«Amato: all'Europa non serve un sovrano», a
cura di Barbara Spinelli, 13 luglio 2000
[...] in questa conversazione, il Presidente fa capire che i
progetti possono essere arditi, ma che per superare gli ostacoli
in politica occorre nasconderli, dissimularli. Bisogna agire
«come se», in Europa: come se si volessero poche cose, per
ottenerne molte. Come se gli Stati restassero sovrani, per
convincerli a non esserlo più. La Commissione di Bruxelles,
ad esempio, deve agire come se fosse un organo tecnico, per
poter operare alla stregua di un governo. E così via,
dissimulando e sottacendo.
[...]
«la sovranità che si perde sul piano nazionale non passa ad
alcun nuovo soggetto. È affidata a entità senza volto: la
Nato, l'Onu, infine l'Unione. L'Unione è
all'avanguardia nel mondo mutante: indica un futuro di
Prìncipi senza sovranità.
[...] Il nuovo è senza testa, e chi ha i comandi non è
afferrabile né eleggibile».
[...]
«Di fatto la metamorfosi è già fra noi: basteranno alcuni
ritocchi, e molta, molta furbizia. Perché i più non sanno,
che il Mondo Nuovo già esiste».
[...]
«È vero, l'Unione così com'è oggi non somiglia
all'istituzione pensata dal federalismo. Sono troppo esigue
le sovranazionalità, è ancora predominante il diritto di
veto esercitato dagli Stati, e il Consiglio dei ministri
rimane preponderante
[...]
La verità è che il potere sovrano, spostandosi, evapora.
Scompare.
[...] In esso non esistono più singoli, identificabili sovrani.
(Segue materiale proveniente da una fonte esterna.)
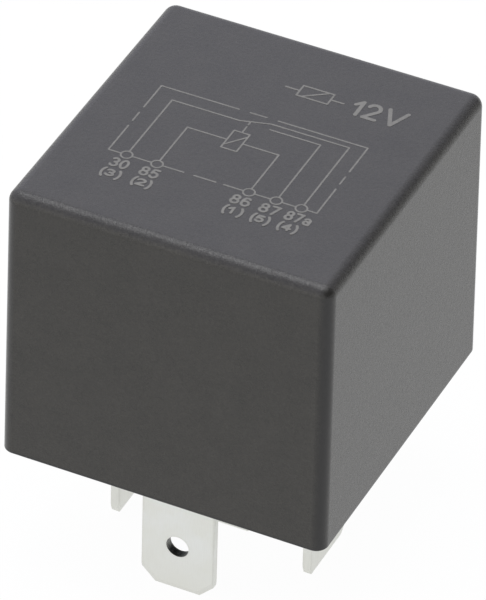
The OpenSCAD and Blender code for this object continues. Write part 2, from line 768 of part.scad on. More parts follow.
// One strip of spring bronze: leg on the yoke, two bent hinge legs, and a tongue on the armature
module contact_spring() {
    leg_w = (spring_w - window_w) / 2;
    leg_x = (spring_w - leg_w) / 2;
    leg_low = rivet_z - flag_half_h;
    window_low = spring_bend_z - window_drop;
    window_end = yoke_back - spring_bend_r - window_reach;
    color([0.78, 0.56, 0.32]) difference() {
        union() {
            translate([0, yoke_back + spring_t, 0]) in_xz() linear_extrude(spring_t) difference() {
                translate([-spring_w / 2, leg_low]) square([spring_w, spring_bend_z - leg_low]);
                translate([-window_w / 2, window_low])
                    square([window_w, spring_bend_z - window_low + cut]);
            }
            for (x = [-1, 1]) translate([x * leg_x, yoke_back - spring_bend_r, spring_bend_z])
                in_yz() fold(leg_w, 90 - rest_tilt, spring_bend_r, spring_t);
            at_rest() translate([0, 0, pole_z + armature_t]) linear_extrude(spring_t) difference() {
                tongue_outline();
                translate([-window_w / 2, window_end])
                    square([window_w, spring_end_y - window_end + cut]);
            }
        }
        at_rivet_pair() translate([0, yoke_back, rivet_z]) in_xz() rivet_hole(4 * yoke_t);
        at_rest() translate([0, 0, pole_z + armature_t]) {
            at_rivet_pair() translate([0, armature_rivet_y, 0]) rivet_hole(2 * armature_t);
            translate([0, contact_y, 0]) contact_hole(2 * armature_t);
        }
    }
}

// Double contact: two domed heads on one shank through the spring
module moving_contact() {
    color([0.86, 0.86, 0.84]) at_rest() translate([0, contact_y, pole_z + armature_t]) {
        intersection() {
            translate([0, 0, spring_t]) cylinder(d = contact_d, h = contact_t, $fn = arc_fn);
            translate([0, 0, spring_t + contact_t - dome_r]) sphere(dome_r, $fn = dome_fn);
        }
        cylinder(d = contact_shank_d, h = spring_t, $fn = arc_fn);
        intersection() {
            translate([0, 0, -contact_t]) cylinder(d = contact_d, h = contact_t, $fn = arc_fn);
            translate([0, 0, dome_r - contact_t]) sphere(dome_r, $fn = dome_fn);
        }
    }
}

module contact_87() {
    color([0.86, 0.86, 0.84]) translate([0, contact_y, no_contact_z]) fixed_contact();
}

module contact_87a() {
    color([0.86, 0.86, 0.84]) translate([0, contact_y, nc_z - contact_t])
        rotate([180, 0, 0]) fixed_contact();
}

module spring_rivets() {
    color([0.72, 0.7, 0.66]) at_rivet_pair() translate([0, flag_y + blade_t, rivet_z])
        rotate([-90, 0, 0]) rivet(blade_t + spring_t + yoke_t);
}

module armature_rivets() {
    color([0.72, 0.7, 0.66]) at_rest() at_rivet_pair()
        translate([0, armature_rivet_y, pole_z + armature_t + spring_t])
            rivet(spring_t + armature_t);
}

cover();
base();
sealing_compound();
terminal_30();
coil_terminal(-1);  // terminal_85
coil_terminal(1);  // terminal_86
terminal_87();
terminal_87a();
yoke();
core();
bobbin();
winding();
coil_lead(-1);  // coil_lead_85
coil_lead(1);  // coil_lead_86
armature();
contact_spring();
moving_contact();
contact_87();
contact_87a();
spring_rivets();
armature_rivets();
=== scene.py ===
"""Looks of a plug-in automotive relay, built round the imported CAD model: metres, the CAD's own frame."""

import math

import bmesh
import bpy
from mathutils import Matrix, Vector


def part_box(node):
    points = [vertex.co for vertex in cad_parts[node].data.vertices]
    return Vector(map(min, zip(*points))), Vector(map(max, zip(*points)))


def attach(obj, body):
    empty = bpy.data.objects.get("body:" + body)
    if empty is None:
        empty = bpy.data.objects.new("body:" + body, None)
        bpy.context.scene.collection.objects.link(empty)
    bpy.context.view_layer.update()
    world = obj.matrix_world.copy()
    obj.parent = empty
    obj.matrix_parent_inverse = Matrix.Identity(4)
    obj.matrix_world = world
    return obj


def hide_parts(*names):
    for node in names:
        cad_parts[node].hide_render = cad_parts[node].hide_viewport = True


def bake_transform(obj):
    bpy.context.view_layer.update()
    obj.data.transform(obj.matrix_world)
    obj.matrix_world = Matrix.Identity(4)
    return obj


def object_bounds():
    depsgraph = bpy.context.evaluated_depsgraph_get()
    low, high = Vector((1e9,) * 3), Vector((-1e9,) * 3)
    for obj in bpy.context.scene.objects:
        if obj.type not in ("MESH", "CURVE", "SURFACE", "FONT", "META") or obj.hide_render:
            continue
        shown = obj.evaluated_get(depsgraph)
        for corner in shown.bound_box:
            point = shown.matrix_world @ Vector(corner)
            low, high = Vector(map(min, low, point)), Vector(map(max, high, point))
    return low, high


MM = 0.001

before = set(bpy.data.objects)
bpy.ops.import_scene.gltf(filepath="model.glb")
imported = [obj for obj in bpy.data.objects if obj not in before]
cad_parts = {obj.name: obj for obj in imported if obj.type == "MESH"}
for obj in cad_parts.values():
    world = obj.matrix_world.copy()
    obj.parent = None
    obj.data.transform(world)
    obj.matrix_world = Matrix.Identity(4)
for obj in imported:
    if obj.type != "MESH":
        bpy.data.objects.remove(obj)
CAD_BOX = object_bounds()
CASE_LOW, CASE_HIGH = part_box("cover")
LID_Z = CASE_HIGH.z
CASE_W = CASE_HIGH.x - CASE_LOW.x
CASE_D = CASE_HIGH.y - CASE_LOW.y
CASE_MIDDLE = Vector((0, 0, LID_Z / 2))
FLOOR_Z = CAD_BOX[0][2]
# Vertices closer than this are one vertex
MERGE = 0.0001 * MM


def add_object(name, data):
    """A new object in the scene."""
    made = bpy.data.objects.new(name, data)
    bpy.context.scene.collection.objects.link(made)
    return made


def add_piece(name, bm, material):
    """A new object from a finished mesh, which is used up, with its material."""
    mesh = bpy.data.meshes.new(name)
    bm.to_mesh(mesh)
    bm.free()
    mesh.materials.append(material)
    return add_object(name, mesh)


# ---- Camera ----

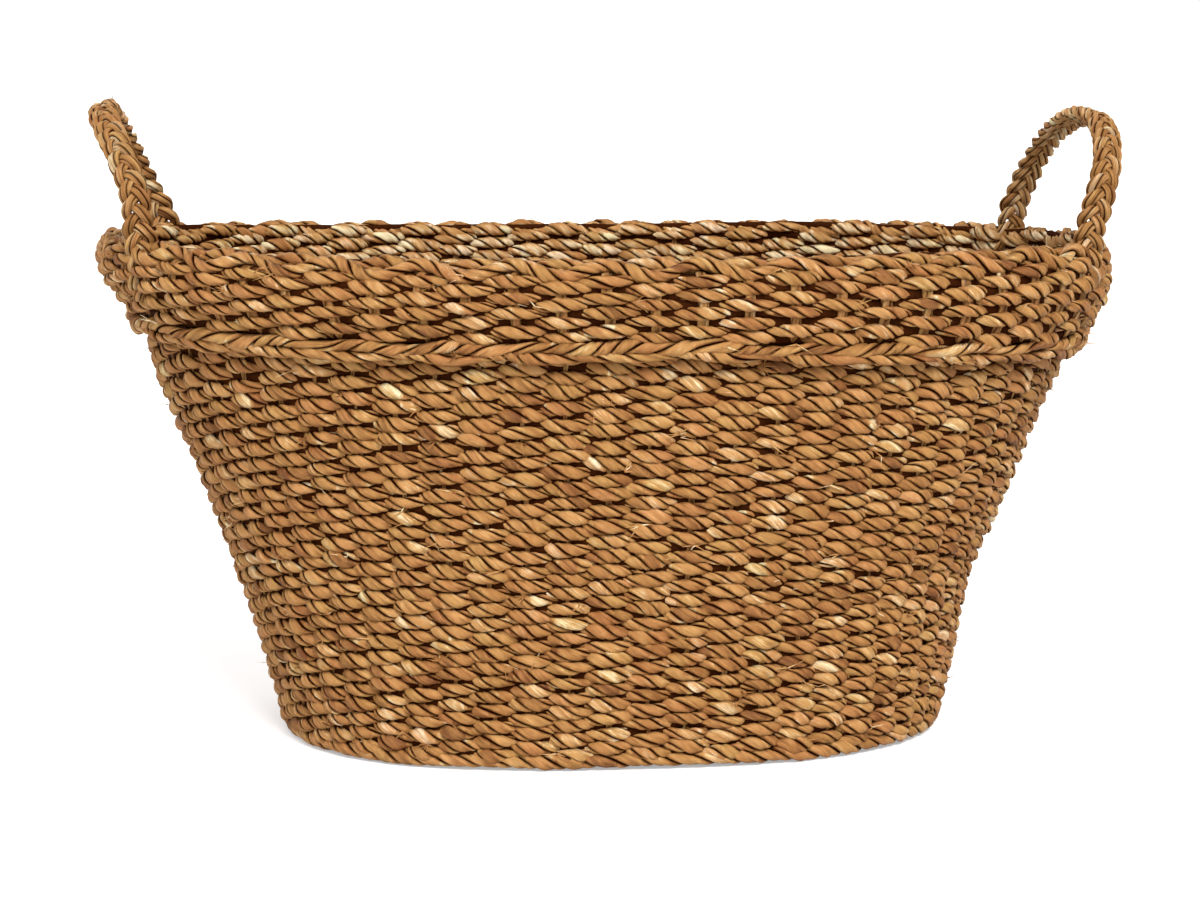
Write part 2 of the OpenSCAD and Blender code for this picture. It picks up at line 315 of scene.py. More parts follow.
def lay_cord(bundle, path, outward, half_out, half_up, theta, closed=True, plies=2, psi=LEAF,
             middle=0.45, deep=0.55, wide=0.86, tone_mid=0.48, tone_spread=0.29, sunk=0.0, taper=0,
             stepped=True, crease=0.13, cavity=0.6, inner_painted_light=0.0, narrow=1.0):
    """Lays one twisted cord. theta is its twist at each ring, in radians.

    half_out and half_up are the cord's half thickness and half height at each ring. Each ply is a
    leaf-shaped tube whose crown is towards the outside of the cord. psi holds the angles round it, and
    middle, deep and wide are its place, depth and half width as shares of the cord's half sizes.
    crease is the depth of the fold along a leaf. taper is the number of rings over which an open end
    narrows. stepped gives every half turn a leaf of its own tone, and without it the tone flows.
    The rest is painted shade and tone: sunk paints shade on the outer face at 1 and the inner one at -1,
    where the cord lies behind the stakes, cavity paints shade on the top and bottom, where the next cord
    lies, inner_painted_light makes the inner face paler as painted light, and a narrow below 1 paints more
    of each leaf's edges in shade.
    """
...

Al loro posto esiste una moltitudine di autorità a diversi
livelli di aggregazione, a ciascuna delle quali fanno capo
diversi interessi degli esseri umani: livelli che posseggono
competenze ambigue, condivise con altre autorità.
[...] spostandosi, il potere sovrano cui eravamo avvezzi
scompare. Così peraltro si è fatta l'Europa: creando
organismi comunitari senza che gli organi dove sono presenti
gli Stati avessero l'impressione che si imponesse loro un
potere superiore. La Corte di giustizia come organo
sovranazionale nacque per questa via: fu una sorta di
atomica non vista, che Schuman e Monnet infilarono nei
negoziati sulla Comunità del carbone e dell'acciaio.
La stessa Ceca fu questo: una casuale miscela di egoismi
nazionali diventati comunitari.
Non mi sembra opportuno sostituire questo metodo lento ed
efficace — che dà agli Stati una tranquillità non ansiogena
nel momento in cui li spoglia di poteri — con i grandi salti
istituzionali
[...] Quanto alla Commissione, vorrei essere chiaro. Per me
il ruolo politico dell'esecutivo è indiscutibile. Sono solo
convinto che lo eserciti al meglio usando i poteri tecnici
che il Trattato le attribuisce in quanto organo esecutivo.
[...]
Quindi preferisco andar piano, sbriciolare a poco a poco
pezzi di sovranità, evitare bruschi passaggi da poteri
nazionali a poteri federali.
[...]
«Così penso che si dovrà fare le politiche comuni
dell'Europa».
Quali? «La locomotiva o il cuore dell'Europa dovrà
occuparsi del governo comune dell'economia come di comuni
regole sull'immigrazione. Dovrà definire diritti comuni per
gli immigrati regolari: diritto di mandare i figli a scuola,
diritto all'assistenza sanitaria, diritto della seconda
generazione a essere integrata. Poi bisogna dar vita a
comuni discipline del lavoro, e creare forze che presidino
i comuni confini esterni. Come vede, i cantieri sono immensi».